In hindsight, there are five major lessons for the banking system from the Nirav Modi LoU fraud:
Lesson 1: Follow the rule books - Clearly, the PNB failed to monitor transactions involving LoUs from the very beginning. The fraud began in 2011. The bank kept honoring the instrument all these years till the scam came out in public in February 2018. If the customer fails to repay dues within the specified period, the bank is obliged to pay the counterparty bank. PNB could have stopped the fraud in 24 hours if it had followed the checks and controls in place. The bank’s auditors too either failed or became a party to the crime. In the PNB episode, the SWIFT messaging platform that was used by the corrupt bank official and Modi is subjected to a daily check by the branch manager, which is compulsory in any bank. Even if one imagines that this part failed, the branch manager has to do a daily tally of income and expenditure in the branch while one of the officers (not involved in the transactions) combs through the books to look for suspicious transactions, the official said. That apart, the bank conducts a concurrent audit through the year. Such fraud should have reflected there. PNB miserably failed to follow the rule book that could have prevented the fraud.
Lesson 2: Don't examine cases of fraud in isolation - Looking at the PNB case in isolation was a mistake. After failing in its duty, paving way for one of the biggest-ever bank frauds since nationalisation, PNB kept defending itself by passing the blame to the SWIFT software, its disconnect with the CBS system and Nirav Modi’s criminality, to claim innocence . The government and investigators repeatedly suggested PNB is an isolated case. This was a cardinal mistake. PNB should be the trigger to overhaul the manner in which risk management systems function within the banking system. The basic problem here is that the system failed to function with respect to basic checks and balances. Former RBI deputy governor and PNB chairman K C Chakrabarty told Firstpost that Indian banks have zero risk management capacities. The RBI shouldn’t treat this as a one-off case and should start working on overhauling the risk management framework for Indian banks.
Lesson 3: Avoid blanket bans in the immediate aftermath - The RBI committed another blunder by terminating LoUs altogether in a knee-jerk reaction post the PNB fraud. To begin with, the RBI couldn’t detect a banking fraud right under its nose, perpetrated by a smart jeweler in collusion with certain low-rank bank officials; that too for a good six to seven years. When the fraud surfaced and questions were raised about the regulator’s efficacy to do its job properly, it decided to kill a legitimate trade instrument outright, something traders have been using for long. Both importers and exporters use LoUs extensively as this is one of the cheapest instruments available to them.

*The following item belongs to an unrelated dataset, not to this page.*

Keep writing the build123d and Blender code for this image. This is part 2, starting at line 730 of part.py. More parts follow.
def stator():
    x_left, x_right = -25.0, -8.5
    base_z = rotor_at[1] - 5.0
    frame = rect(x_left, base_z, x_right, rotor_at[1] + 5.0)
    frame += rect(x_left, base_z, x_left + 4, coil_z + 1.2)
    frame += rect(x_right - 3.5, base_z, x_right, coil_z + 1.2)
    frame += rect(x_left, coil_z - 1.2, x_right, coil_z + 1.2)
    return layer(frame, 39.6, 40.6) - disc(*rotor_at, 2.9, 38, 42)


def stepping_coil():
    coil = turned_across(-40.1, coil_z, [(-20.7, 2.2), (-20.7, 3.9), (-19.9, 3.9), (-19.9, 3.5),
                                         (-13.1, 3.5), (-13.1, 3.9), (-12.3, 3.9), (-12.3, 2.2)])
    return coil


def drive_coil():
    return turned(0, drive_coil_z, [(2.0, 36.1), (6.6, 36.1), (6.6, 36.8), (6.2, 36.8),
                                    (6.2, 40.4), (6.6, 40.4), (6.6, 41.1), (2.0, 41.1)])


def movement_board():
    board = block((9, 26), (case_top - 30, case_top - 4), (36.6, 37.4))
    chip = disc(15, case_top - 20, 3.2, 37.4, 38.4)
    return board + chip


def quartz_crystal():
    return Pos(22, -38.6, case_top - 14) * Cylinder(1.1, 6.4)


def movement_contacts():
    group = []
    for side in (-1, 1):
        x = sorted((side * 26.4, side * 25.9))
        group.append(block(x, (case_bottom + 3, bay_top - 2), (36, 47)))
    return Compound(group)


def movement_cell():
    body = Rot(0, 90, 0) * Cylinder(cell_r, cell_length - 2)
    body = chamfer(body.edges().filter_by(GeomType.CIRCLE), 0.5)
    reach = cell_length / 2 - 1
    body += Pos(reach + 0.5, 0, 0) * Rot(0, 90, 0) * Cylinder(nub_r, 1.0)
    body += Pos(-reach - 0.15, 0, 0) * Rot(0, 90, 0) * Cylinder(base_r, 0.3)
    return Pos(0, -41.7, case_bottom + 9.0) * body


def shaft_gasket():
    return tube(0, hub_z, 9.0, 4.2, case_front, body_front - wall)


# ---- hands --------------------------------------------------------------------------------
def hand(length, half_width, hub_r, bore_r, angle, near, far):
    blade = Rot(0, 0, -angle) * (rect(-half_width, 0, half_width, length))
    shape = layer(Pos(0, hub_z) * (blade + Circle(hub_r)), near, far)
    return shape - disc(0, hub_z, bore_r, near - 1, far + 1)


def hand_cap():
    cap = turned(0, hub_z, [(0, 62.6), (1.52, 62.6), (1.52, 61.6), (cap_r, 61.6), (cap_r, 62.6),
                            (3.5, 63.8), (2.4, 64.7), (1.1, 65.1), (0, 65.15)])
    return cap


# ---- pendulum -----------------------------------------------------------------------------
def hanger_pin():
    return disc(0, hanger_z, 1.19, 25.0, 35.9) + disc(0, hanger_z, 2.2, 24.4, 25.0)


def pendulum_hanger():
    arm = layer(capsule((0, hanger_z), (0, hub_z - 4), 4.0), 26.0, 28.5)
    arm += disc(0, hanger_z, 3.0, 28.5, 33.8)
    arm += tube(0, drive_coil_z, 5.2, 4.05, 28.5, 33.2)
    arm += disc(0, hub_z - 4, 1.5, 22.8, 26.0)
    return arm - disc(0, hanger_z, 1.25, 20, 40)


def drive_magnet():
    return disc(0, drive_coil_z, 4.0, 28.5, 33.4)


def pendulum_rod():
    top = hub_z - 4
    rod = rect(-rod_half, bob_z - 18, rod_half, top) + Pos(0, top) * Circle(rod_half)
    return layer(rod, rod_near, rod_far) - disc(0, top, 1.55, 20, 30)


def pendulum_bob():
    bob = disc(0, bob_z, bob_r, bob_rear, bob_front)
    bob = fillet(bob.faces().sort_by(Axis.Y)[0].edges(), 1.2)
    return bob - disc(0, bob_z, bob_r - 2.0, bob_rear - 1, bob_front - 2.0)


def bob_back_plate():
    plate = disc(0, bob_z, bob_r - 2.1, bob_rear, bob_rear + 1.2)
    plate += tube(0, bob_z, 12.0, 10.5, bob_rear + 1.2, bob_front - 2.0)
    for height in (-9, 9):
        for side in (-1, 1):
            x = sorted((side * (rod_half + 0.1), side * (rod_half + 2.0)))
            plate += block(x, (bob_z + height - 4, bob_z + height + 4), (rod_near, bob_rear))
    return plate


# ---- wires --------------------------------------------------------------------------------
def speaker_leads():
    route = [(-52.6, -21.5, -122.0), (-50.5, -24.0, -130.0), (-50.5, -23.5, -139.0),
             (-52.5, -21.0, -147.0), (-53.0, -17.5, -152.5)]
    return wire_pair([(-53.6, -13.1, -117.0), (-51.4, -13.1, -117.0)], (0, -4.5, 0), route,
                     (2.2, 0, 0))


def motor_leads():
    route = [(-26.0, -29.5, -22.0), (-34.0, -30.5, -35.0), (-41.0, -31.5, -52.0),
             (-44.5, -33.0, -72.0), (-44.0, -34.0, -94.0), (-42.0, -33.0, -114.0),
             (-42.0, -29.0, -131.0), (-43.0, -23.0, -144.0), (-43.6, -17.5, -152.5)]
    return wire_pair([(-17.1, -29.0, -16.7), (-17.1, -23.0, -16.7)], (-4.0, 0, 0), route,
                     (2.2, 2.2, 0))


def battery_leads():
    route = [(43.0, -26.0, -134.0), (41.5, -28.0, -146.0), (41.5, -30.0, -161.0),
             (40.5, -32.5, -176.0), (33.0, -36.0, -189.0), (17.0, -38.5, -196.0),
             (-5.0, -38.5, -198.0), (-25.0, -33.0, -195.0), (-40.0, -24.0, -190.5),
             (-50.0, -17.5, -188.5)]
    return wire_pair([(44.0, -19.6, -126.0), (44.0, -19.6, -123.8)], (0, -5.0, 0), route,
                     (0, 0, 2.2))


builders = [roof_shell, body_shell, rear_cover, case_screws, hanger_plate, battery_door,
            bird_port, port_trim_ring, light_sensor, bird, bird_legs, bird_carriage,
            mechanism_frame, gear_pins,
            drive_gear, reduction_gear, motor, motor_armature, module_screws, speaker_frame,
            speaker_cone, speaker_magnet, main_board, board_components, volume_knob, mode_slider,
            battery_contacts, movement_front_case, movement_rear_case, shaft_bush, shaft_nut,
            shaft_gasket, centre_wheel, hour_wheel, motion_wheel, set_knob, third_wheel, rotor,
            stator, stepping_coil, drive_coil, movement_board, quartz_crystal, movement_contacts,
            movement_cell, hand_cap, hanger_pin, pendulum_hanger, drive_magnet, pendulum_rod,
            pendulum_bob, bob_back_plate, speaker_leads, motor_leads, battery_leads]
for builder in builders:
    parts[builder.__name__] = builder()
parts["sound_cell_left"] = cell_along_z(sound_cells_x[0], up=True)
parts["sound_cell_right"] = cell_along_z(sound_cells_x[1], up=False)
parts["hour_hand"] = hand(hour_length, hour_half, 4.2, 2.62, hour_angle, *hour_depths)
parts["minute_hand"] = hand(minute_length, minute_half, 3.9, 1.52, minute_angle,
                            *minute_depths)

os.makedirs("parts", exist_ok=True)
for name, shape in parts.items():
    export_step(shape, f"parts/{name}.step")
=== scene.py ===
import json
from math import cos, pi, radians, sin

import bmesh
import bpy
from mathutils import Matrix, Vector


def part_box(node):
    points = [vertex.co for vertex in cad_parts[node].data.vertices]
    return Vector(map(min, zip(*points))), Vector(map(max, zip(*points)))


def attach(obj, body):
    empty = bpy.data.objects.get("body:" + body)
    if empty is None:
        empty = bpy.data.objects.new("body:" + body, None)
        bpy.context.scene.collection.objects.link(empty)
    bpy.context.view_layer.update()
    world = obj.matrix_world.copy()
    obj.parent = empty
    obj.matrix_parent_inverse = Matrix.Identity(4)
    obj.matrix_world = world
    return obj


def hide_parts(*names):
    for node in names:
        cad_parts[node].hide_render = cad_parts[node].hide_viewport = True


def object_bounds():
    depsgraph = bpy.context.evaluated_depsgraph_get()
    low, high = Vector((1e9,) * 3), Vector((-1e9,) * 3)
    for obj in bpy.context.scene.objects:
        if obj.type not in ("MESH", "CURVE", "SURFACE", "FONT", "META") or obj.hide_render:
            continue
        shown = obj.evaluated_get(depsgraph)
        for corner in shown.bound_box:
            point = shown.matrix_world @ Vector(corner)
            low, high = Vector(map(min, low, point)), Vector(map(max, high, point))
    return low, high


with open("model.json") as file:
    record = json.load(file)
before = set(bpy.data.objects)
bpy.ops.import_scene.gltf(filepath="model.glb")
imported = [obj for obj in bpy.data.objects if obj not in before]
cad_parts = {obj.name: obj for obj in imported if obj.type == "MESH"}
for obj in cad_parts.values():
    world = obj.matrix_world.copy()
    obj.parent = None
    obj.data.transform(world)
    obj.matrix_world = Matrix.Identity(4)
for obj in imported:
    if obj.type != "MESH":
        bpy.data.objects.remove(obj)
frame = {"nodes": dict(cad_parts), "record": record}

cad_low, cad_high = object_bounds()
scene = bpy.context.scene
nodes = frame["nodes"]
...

The RBI banned it without giving much thought about the larger impact on the country’s importers and exporters. This is a big mistake from the RBI.
Lesson 4: Dual regulation doesn't bode well for the banking system - Dual regulation is a major problem for Indian banks. The PNB fraud pushed some skeletons out of the closet when both the central bank and the government locked horns over the regulation of government-owned banks. RBI Governor Urjit Patel argued that the apex bank doesn’t have strong regulatory control over PSBs, as it does with private banks. He cited seven areas or instances where the RBI cannot initiate actions on state-run banks, which control 70 percent of the assets of the banking industry including provisions such as inability of the RBI to remove directors and management at PSBs even if it wants to, to force a merger like it does in private banks, to revoke a banking license or to trigger liquidation of PSBs among others. The government countered the RBI’s asserting, citing clauses within the banking regulation act that gives powers to the RBI over banks. In hindsight, it is apparent that there is an issue of dual regulation of PSBs that is triggering larger problems. The banking crisis gives an opportunity for the policymakers to rethink the issue of dual regulation, which doesn’t augur well for the industry, 70 percent of which is dominated by PSBs.

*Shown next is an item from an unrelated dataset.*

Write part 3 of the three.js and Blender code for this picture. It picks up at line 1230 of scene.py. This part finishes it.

Lesson 5: Recognise systemic problems and fix them - It's time to resolve banking sector imbalance. Ruchir Sharma, the head of emerging markets and the chief global strategist at Morgan Stanley Investment Management, rightly pointed out, an imbalance is choking the financial system. The imbalance Sharma is talking about isn’t hard to understand. Public sector banks control two-thirds of the assets of the industry but are largely confined to conventional lending, a significant part of which is directed lending. This includes, compulsory lending to the agriculture sector and an obligation to fund long-term infra projects. But PSBs are not really capable to meet the long-term infrastructure funding demand on account of high asset-liability mismatch. Private banks, on the contrary, are aggressively involved in most transactions despite holding only a third of the total assets. In most developed countries, infra financing is left to long-term funds such as pension and insurance and to the bond market. In India there is a problem with this burden falling on the banking sector. It is time to address this imbalance by urgently rethinking the privatisation agenda.
It is unproductive for the RBI and the government to engage in a blame game post the PNB fraud and accuse each other for laxity. That doesn’t take the debate any far. The Nirav Modi episode only highlights a larger malaise. There are important lessons to be learned.